Durante il regime fascista tuttavia la pena capitale è stata reintrodotta nel novembre del 1926 con i cosiddetti Provvedimenti per la difesa dello Stato: “Chiunque commette un fatto diretto contro la vita, l’integrità o la libertà personale del Re o del Reggente è punito con la morte.”.
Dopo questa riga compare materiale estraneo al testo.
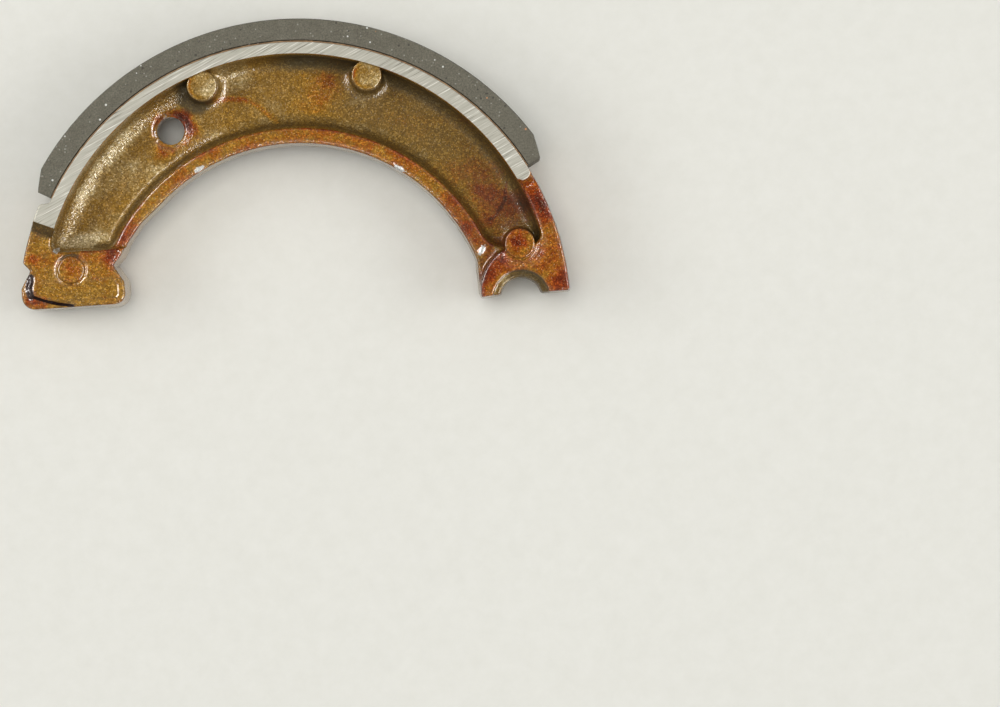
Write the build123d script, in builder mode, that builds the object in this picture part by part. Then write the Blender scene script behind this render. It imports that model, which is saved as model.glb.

La pena di morte rimase nel Codice Penale Militare di Guerra fino al 1994, mentre venne completamente rimossa dalla Costituzione nel 2007, il cui l’articolo ventisette afferma: “La responsabilità penale è personale. L’imputato non è considerato colpevole sino alla condanna definitiva. Le pene non possono consistere in trattamenti contrari al senso di umanità e devono tendere alla rieducazione del condannato. Non è ammessa la pena di morte.”
Pena di morte e filosofia
In passato ci sono stati numerosi filosofi e studiosi il cui pensiero ha messo in dubbio l’utilità della pena capitale e che hanno contribuito alla sua rimozione. Nella seconda metà del quarto secolo, Sant’Agostino di Ippona si espone contro la pena di morte nella centocinquantatreesima lettera, nella quale afferma che sono da odiare le colpe e non gli uomini che le commettono: “[…] pur avendo compassione del peccatore, ne detestiamo le colpe o le turpitudini.”. Dal filosofo cristiano viene anche detto che non è compito degli uomini provocare morte e dolore ad una persona colpevole in quanto, secondo lui, dopo la morte saranno dannati per l’eternità: “Noi quindi nell’ intercedere per i colpevoli siamo spinti dall’amore per il genere umano affinché la loro vita terrena non finisca con un supplizio, che dopo la fine della vita non avrà mai fine.”.
Molto più celebre e moderno è sicuramente il pensiero di Cesare Beccaria che, nell’opera Dei delitti e delle pene, esprime la sua contrarietà riguardo tale pratica. Egli giudica la pena capitale ingiusta perché punisce ancor prima di aver accertato la colpevolezza (potrebbe anche capitare che ci vada di mezzo un innocente). Essa inoltre non è utile al fine di indagare la verità, poiché le persone più deboli, pur di porre fine ai propri tormenti, sono indotte a confessare anche qualcosa di non veritiero. La pena di morte oltre ad essere ingiustà è, per l’intellettuale milanese, non necessaria; secondo quest’ultimo infatti lo Stato non ha il diritto di togliere la vita ad un suo cittadino, e potrebbe essere sostitutita dai lavori forzati: mentre l’uccisione di un cittadino, infatti, produce un’impressione forte ma passeggera per la società, l’idea di dover passare una vita intera in schiavitù farebbe paura anche a chi non ha nulla da perdere. Dunque la pena dovrebbe essere scelta per impressionare maggiormente gli uomini ma anche per ridurre il dolore fisico del colpevole: “farà una impressione più efficace e più durevole sugli animi degli uomini, e la meno tormentosa sul corpo del reo.”. Inoltre Beccaria crede che la legge debba valutare i danni inflitti alla società e che il suo unico scopo debba essere quello di porre rimedio a questi ultimi, cosa che la pena di morte non è in grado di fare.
Sebbene la sentenza capitale sia ancora in vigore in numerosi Stati, i dati relativi alle condanne a morte, mostrano come in questi ultimi anni ci sia stata una diminuzione delle condanne e come sempre più Paesi stiano mettendo in discussione questa pratica. Questi dati, personalmente, mi fanno credere e sperare che in un futuro questa pena possa essere abolita e sostituita con punizioni più riabilitative e utili all’intera società.